Richard Bailey 1817 - 1894
Richard Bailey was born in North Warnborough, a hamlet within the parish of Odiham, Hampshire. He was the eldest child of James Bailey , an agricultural labourer, and his wife Sarah Allen. They lived in a cottage in Poland Lane.
In 1841 Richard appears on the census returns for Folkestone, Kent, living at Grace Hill, with his wife Harriet and their daughter Harriet aged 2. All three are recorded as being born outside the county of Kent. Two further children are born: James, later in 1841 and Henry Cornelius in 1845. Shortly after this, Harriet dies leaving Richard a widower for the first time.
In 1847 there is a possible reference to him in the Surrey and Kentish Mercury newspaper, where a report dated 26th January states: 'On Sunday afternoon, Richard Bayley, a labourer residing in the Bail attempted suicide by suspending himself by the neck, but was prevented by timely interference. Jealousy was the cause assigned for the act.'
At the taking of the next census in 1851 he is still living in Folkestone, at 2 Turnpike Cottages, Lower Sandgate Road, with his second wife Sarah Ann, and several children. Sarah and one of the children, Ellen, are listed as being born in Bexhill, Sussex. Despite several searches no marriage has been found for Richard and Sarah Ann Barker. But there is a record of Sarah Ann Barker marrying Thomas Collins at St Peter's Church Bexhill in 1846. There are two children listed with Richard and Sarah in 1851. It seems that these are Henry Cornelius (Richard's son by his first wife Harriet), Ellen (her daughter by Thomas Collins) and Sarah Ann their first child together. Either Thomas Collins had died, leaving Sarah a widow, or she had left him in Bexhill, and moved to Folkestone.
In 1861 Richard and Sarah Ann are living in the High Street in Folkestone, in premises between the Bail Steps and the police station, with their family of two girls and three boys. Richard is now a gardener and bun seller. Previously he had been recorded as a labourer. Another boy and a girl are born, and then his occupation changes again. He had made enough money to try his hand as the licensee of the Jolly Sailor Pub at 16 The Stade. He took up the license in early 1865, and it was re named the Skylark after a local boat. He was fined on 2nd November 1865 for non payment of fees and replaced by William Spearpoint. The pub had a bad reputation, but this did improve and the name was changed again to the Jubilee. His brief spell as a publican is also recorded in the parish registers, when his daughter Harriet was christened in 1865.

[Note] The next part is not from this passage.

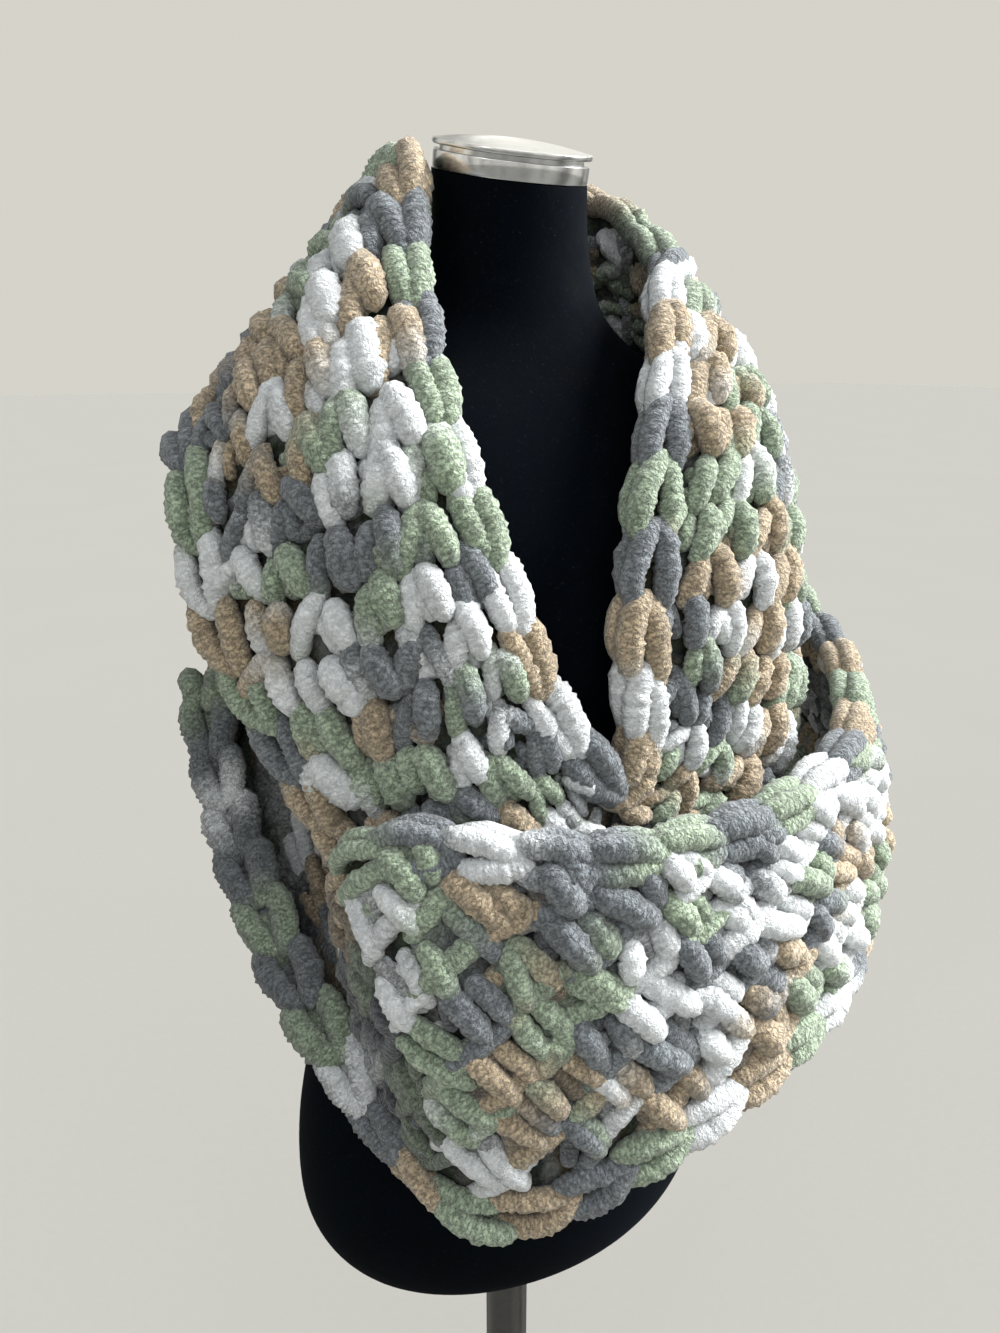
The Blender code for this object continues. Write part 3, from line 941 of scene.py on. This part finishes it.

Taking over the pub seemed to change his luck, and not for the better. His son Richard died in December 1864 aged 3, daughter Emma died in January 1865 aged 9, and he lost the pub in November the same year. In February 1870, his wife Sarah Ann died, leaving him to raise the children alone. She was buried in unconsecrated ground in Cheriton Road Cemetery.
They had moved to Mill Bay from the the Skylark in the Stade, and one of their new neighbours was a newly widowed Irish woman Joannah Fitzgerald. Born in the same year as Sarah Ann, 1826, she was born Joannah Hart in Mitchelstown, County Cork, but had married a Fitzgerald, and moved to Folkestone in the past ten years. Richard Bailey and Joannah Fitzgerald married at the Parish Church, Folkestone on 14th August 1871.
They remained at Mill Bay for the rest of their lives.
Richard died in the Union Workhouse at Lyminge on January 24th 1894 and was buried at Cheriton Road Burial Ground on 27th January. He left all his goods to the value of £43 9s 5d to his wife, Joannah.
Joannah died on 20th July 1899 at home at 14 Mill Bay, and was buried on 2nd August at the Cheriton Road Burial Ground.